Tragicomedia salvaje
Violencia salvaje, corrupción impúdica, nula compasión por la vida y el sufrimiento ajeno: con variable virulencia, América Latina ha padecido estos tumores a lo largo de su historia. La novela adaptó su espejo a todos los verosímiles posibles para representar el espanto: fue telúrica, indigenista, sociológica, vanguardista, generacional. Dante Liano (Chimaltenango, Guatemala, 1948), que sin duda conoce esos modelos -es profesor de literatura hispanoamericana en Milán, donde reside desde 1980-, prefiere el tono paródico. En escena están los años sangrientos de los setenta y ochenta cuando, en Guatemala, un ejército desbocado se otorgaba, bajo el expediente de la lucha contra la insurgencia armada, todas las licencias. El protagonista es un teniente que, por culpa de un oscuro asunto que involucra a su cuñado, ve sacudido el apacible tedio en el que habita como burócrata de la represión militar. La única acción noble de su vida -arriesgarse para salvar a un pariente- lo vuelve un extraño en su propio mundo; un mundo incendiario, donde por nada se puede matar y morir.
EL HOMBRE DE MONTSERRAT
Dante Liano
Roca Editorial
Barcelona, 2005
120 páginas. 14 euros
Acaso para no incurrir en
maniqueísmo, ninguno de los personajes de El hombre de Monserrat -originalmente publicada en México, en 1995- sale bien parado. Se evita así el recurso de encarnar el mal en algún poder extranjero que reduce a sangre y fuego la inerme cultura aborigen -como sucede, por ejemplo, en varias novelas de Miguel Ángel Asturias, el mayor escritor de Guatemala-. Nadie, parece decir Liano, es responsable de esa tragicomedia nacional, sino los propios guatemaltecos.
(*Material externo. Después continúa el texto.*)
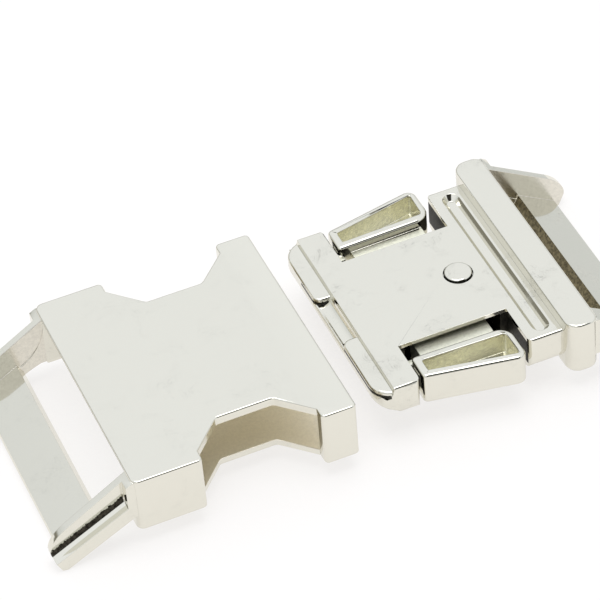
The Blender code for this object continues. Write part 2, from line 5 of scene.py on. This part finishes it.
import bpy
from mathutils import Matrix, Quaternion, Vector


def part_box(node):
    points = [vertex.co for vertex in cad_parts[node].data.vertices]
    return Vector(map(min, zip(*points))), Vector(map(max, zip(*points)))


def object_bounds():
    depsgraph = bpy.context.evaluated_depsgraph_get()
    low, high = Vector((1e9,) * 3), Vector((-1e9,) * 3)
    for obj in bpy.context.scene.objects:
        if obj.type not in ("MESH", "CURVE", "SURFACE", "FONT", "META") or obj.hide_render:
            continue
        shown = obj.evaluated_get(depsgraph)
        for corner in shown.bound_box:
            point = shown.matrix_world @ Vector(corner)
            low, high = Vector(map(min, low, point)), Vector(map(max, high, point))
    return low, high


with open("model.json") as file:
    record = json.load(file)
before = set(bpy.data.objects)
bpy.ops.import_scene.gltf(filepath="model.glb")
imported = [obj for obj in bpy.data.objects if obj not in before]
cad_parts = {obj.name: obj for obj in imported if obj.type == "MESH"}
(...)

El color local aparece no sólo en la caricatura de los diversos tipos sociales sino en la lengua misma: la inflexión regional del castellano da fuerte regusto a estas páginas. Como ya sucediera en El hijo de la casa -Roca Editores, 2004; donde la violencia aparecía como recreación de un caso de psicopatía criminal-, hay en Liano una cierta tendencia a la sobreexposición: en la adjetivación redundante -no hace falta que el sol sea "inclemente" para que la página arda de bochorno tropical- o capítulos como el del ataque a la casa de los guerrilleros -demasiado explícita en su denuncia de la obscenidad con que la televisión convierte en espectáculo la carnicería humana-. La oscilación estilística abarca desde la crudeza casi mística de Conrad -pasada por el napalm apocalíptico de Francis Ford Coppola- al irónico fresco de la disciplina castrense de Pantaleón y las visitadoras de Vargas Llosa. La novela funciona con mecanismo de policial negro: cadáver persistente, falso culpable, sistema equívoco de pistas. En lo opresivo de ese clima radica lo mejor del libro.